‘Public Option’ Draws Voters Unsure About ‘Medicare for All’

CONCORD, N.H. —One after another, voters at a recent campaign event here for former Vice President Joseph R. Biden Jr. expressed utter comfort with the centerpiece of his health care platform: an idea once so controversial that Democrats had to drop it from the Affordable Care Act to get the landmark law passed.

The proposal would allow people of all incomes who aren’t old enough for Medicare to choose health coverage through a new government-run plan that would compete with private insurance, known by the less-than-catchy shorthand “public option.”

A decade ago, the issue created such deep internal divisions among Senate Democrats that they ultimately dropped the idea from their bill, even though the public option was strongly favored by many liberals and a majority of House Democrats, including Speaker Nancy Pelosi.

But now, with two of the leading Democratic presidential candidates, Senators Elizabeth Warren and Bernie Sanders, calling for a government-controlled single-payer “Medicare for all” system as they compete for support of the party’s liberal wing, a public option is looking like a safe moderate position and even a realistic policy goal.
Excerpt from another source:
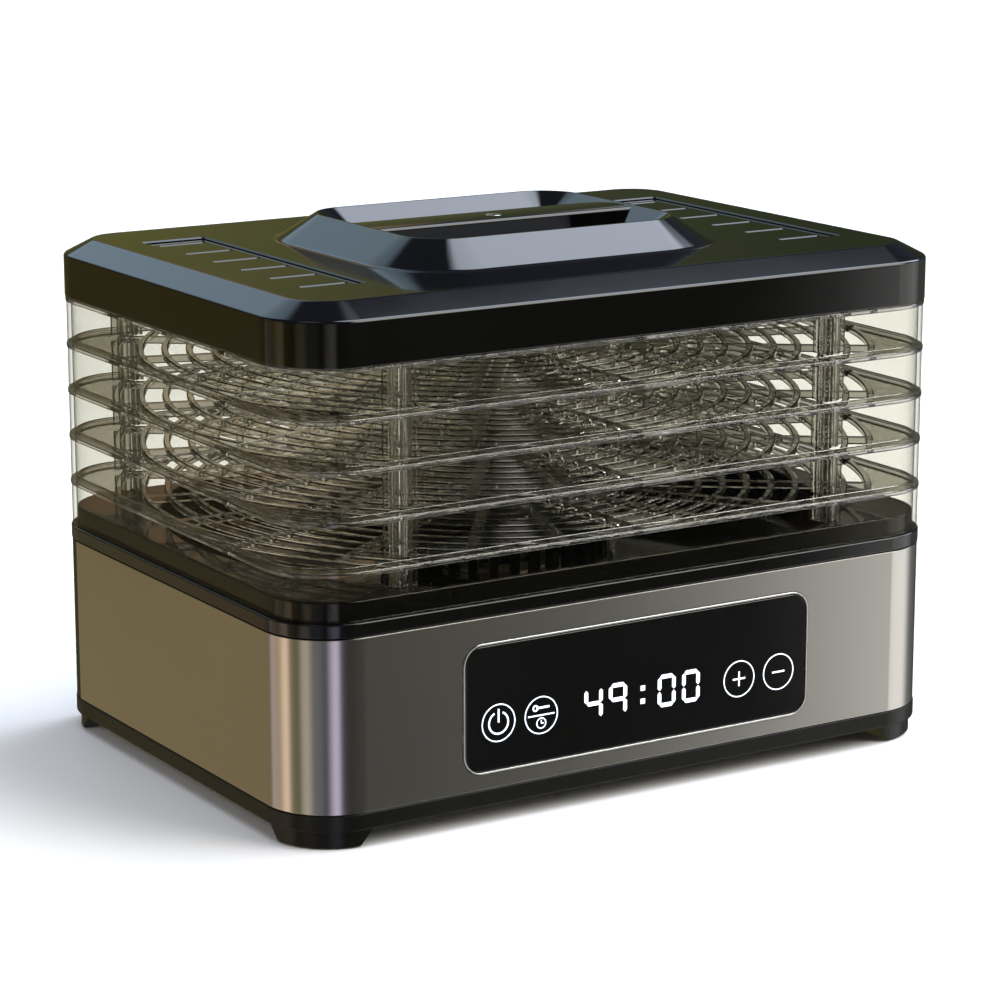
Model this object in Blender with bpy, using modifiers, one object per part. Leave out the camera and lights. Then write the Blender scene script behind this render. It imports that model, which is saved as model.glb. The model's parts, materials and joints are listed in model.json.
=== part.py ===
"""Food dehydrator: a fan base with a touch panel, five clear stacking trays and a lid.

The frame stands at the bottom centre: +X is the right side seen from the front, -Y is the front and
+Z is up.  Everything is in metres.
"""

import math

import bmesh
import bpy
from mathutils import Matrix, Vector

# ---- driving sizes ---------------------------------------------------------------------------
WIDTH = 0.3300
DEPTH = 0.2376
CORNER_RADIUS = 0.0300
CLEARANCE = 0.0003  # between pieces that touch
SLIDE_CLEARANCE = 0.0005  # between pieces that lift apart
PAST = 0.0010  # how far a cutter runs past the face it opens

PAD_STEP = 0.0005  # rubber pads stand this far below the feet
FOOT_HEIGHT = 0.0078
FOOT_LENGTH = 0.0280
FOOT_DEPTH = 0.0250
FOOT_SLANT = 0.0065
FOOT_INSET = 0.0019
SKIRT_HEIGHT = 0.0071
BAND_HEIGHT = 0.0745
BAND_THICKNESS = 0.0008
BAND_INSET = 0.0003
BAND_END = 0.0270  # from the back face to the end of the band
COVER_THICKNESS = 0.0018
CASE_WALL = 0.0022
FLOOR_THICKNESS = 0.0025

PAD_RADIUS = 0.0065
PAD_MARGIN = 0.0012
PAD_THICKNESS = 0.0020
BOSS_RADIUS = 0.0052
BOSS_INSET = 0.0300
BOSS_GAP = 0.0020  # from a boss up to the deck
DECK_BOSS_RADIUS = 0.0042
SCREW_RADIUS = 0.0016
SCREW_HEAD_RADIUS = 0.0034
SCREW_HEAD = 0.0020
DECK_SCREW_LENGTH = 0.0140
SHORT_SCREW_LENGTH = 0.0040
SCREW_GRIP = 0.0030  # how far a deck screw reaches into the deck's boss

RIM_HEIGHT = 0.0062
PLATEAU_HEIGHT = 0.0084  # above the rim
DISH_RADIUS = 0.1500
DISH_DEPTH = 0.0248
LIP_WALL = 0.0026

TRAY_PITCH = 0.0208
TRAY_COUNT = 5
TRAY_WALL = 0.0020
TRAY_INSET = 0.0006
FLANGE_INSET = 0.0002
FLANGE_HEIGHT = 0.0020
PLATE_THICKNESS = 0.0026
SPIGOT_HEIGHT = 0.0030
SPIGOT_WALL = 0.0014
RING_OUTER = 0.1681
RING_PITCH = 0.0432
RING_WIDTH = 0.0040
SPOKE_COUNT = 20
SPOKE_WIDTH = 0.0042
HUB_RADIUS = 0.0220
POST_INSET = 0.0158  # from the front or back face to a post's centre
FRONT_POST_INSET = 0.0550  # from the side face
REAR_POST_INSET = 0.0330  # less than in front, so that a tray fits one way round only
POST_RADIUS = 0.0062
POST_WALL = 0.0016

LID_SKIRT = 0.0190
LID_WALL = 0.0024
CHAMFER_RUN = 0.01265
CHAMFER_RISE = 0.0065
CREST_LENGTH = 0.1360
CREST_DEPTH = 0.1090
CREST_RADIUS = 0.0200
CREST_RISE = 0.0113
SLOPE_RUN = 0.0180
WELL_DEPTH = 0.0210
WELL_TAPER = 0.0040
BAR_WIDTH = 0.0240
CREST_LAND = 0.0010
VENT_COUNT = 6
VENT_LENGTH = 0.0220
VENT_WIDTH = 0.0026
VENT_PITCH = 0.0256
VENT_X = 0.1215
POCKET_X = 0.1220
POCKET_SIZE = (0.0300, 0.1460)
POCKET_DEPTH = 0.0010
GRIP_SCREW_RADIUS = 0.0038
GRIP_SCREW_HEAD = 0.0014
GRIP_BOSS_RADIUS = 0.0045
GRIP_BOSS_LENGTH = 0.0110
GRIP_SHANK = 0.0070
GRIP_SCREW_EDGE = 0.0005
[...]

Not only are most of the other Democratic presidential candidates proposing some version of it, but Ms. Warren, facing trepidation over her $20 trillion single-payer plan, now says she would start her presidency by pushing for a public option and would wait until her third year in office to seek “Medicare for all.”

During the Democratic candidates’ debate on Wednesday, as Mr. Biden and Mayor Pete Buttigieg of South Bend, Ind., warned again that “Medicare for all” would mean taking away the choice of private insurance, Ms. Warren said her intent was to create a public option first to “get as much help to the American people as we can as fast as we can.”

About two-thirds of voters like the idea of a public option or Medicare buy-in, according to several recent national polls. This month, the Kaiser Family Foundation tracking poll, which has asked voters about the plan four times since July, found that 65 percent of the public favors the idea, compared with 53 percent who support “Medicare for all.” Large majorities of Democrats and independents favored a public option in Kaiser’s November poll, as did 41 percent of Republicans — roughly the same level as earlier Kaiser polls found but down from an unusual spike of 58 percent in October.

“I think our goal should be to try to get everybody in America to have health insurance, and I think the easiest and fastest way is what Vice President Biden is proposing — to have the public option.” said Dr. Alexandra Argasinski, 56, an internist who buttonholed Mr. Biden about his plan here in Concord after he served chili with firefighters.

Polls suggest that some voters have become unnerved by the price tags of the Warren and Sanders’ “Medicare for all” plans and the fact that they would abolish private health insurance. Support for such an approach has narrowed in recent months, as people have begun to understand what it would involve. A new Kaiser Family Foundation poll of voters in four battleground states — Michigan, Minnesota, Pennsylvania and Wisconsin — found that 62 percent of those who are undecided or are still persuadable believe that “a national Medicare-for-all plan that would eliminate private health insurance” is a bad idea.